| Written instruction |
Scan the data below for the string "that". Copy every line where it appears.

--- Begin Given information ---

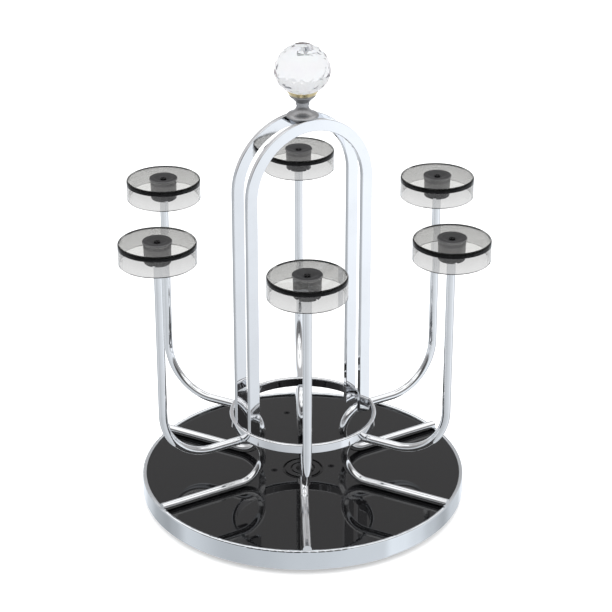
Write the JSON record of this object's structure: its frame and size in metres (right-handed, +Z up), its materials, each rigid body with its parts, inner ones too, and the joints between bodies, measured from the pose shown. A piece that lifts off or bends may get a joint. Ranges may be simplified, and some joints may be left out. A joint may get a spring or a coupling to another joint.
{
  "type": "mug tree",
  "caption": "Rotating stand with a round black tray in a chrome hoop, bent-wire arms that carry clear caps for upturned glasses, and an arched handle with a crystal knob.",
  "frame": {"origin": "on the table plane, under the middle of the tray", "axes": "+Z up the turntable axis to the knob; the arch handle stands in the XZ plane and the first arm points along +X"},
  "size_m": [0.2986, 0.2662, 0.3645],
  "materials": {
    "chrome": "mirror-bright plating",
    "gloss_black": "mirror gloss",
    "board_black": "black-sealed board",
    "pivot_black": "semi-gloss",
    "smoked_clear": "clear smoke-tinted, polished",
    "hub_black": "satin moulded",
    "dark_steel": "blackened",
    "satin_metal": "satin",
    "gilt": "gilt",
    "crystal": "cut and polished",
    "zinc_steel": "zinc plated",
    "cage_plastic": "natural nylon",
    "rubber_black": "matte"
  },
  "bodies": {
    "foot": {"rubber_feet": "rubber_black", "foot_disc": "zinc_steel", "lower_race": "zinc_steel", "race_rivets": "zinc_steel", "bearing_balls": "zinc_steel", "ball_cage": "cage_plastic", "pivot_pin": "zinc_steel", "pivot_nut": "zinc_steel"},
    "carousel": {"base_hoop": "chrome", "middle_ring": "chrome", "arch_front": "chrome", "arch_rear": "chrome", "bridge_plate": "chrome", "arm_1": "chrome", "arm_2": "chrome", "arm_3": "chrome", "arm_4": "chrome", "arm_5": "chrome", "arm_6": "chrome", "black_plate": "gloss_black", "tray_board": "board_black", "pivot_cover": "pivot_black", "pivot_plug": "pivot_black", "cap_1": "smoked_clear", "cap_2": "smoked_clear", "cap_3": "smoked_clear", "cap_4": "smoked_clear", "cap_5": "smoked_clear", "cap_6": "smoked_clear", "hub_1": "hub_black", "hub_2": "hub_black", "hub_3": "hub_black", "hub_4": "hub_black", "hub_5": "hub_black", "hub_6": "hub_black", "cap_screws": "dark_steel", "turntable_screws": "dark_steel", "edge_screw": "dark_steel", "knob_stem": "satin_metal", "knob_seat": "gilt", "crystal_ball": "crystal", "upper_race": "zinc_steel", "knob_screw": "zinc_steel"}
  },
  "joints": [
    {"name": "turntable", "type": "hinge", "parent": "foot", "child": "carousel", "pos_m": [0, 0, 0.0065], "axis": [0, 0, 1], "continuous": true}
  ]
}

--- End Given information ---

| Final result |
Write the JSON record of this object's structure: its frame and size in metres (right-handed, +Z up), its materials, each rigid body with its parts, inner ones too, and the joints between bodies, measured from the pose shown. A piece that lifts off or bends may get a joint. Ranges may be simplified, and some joints may be left out. A joint may get a spring or a coupling to another joint.
  "caption": "Rotating stand with a round black tray in a chrome hoop, bent-wire arms that carry clear caps for upturned glasses, and an arched handle with a crystal knob.",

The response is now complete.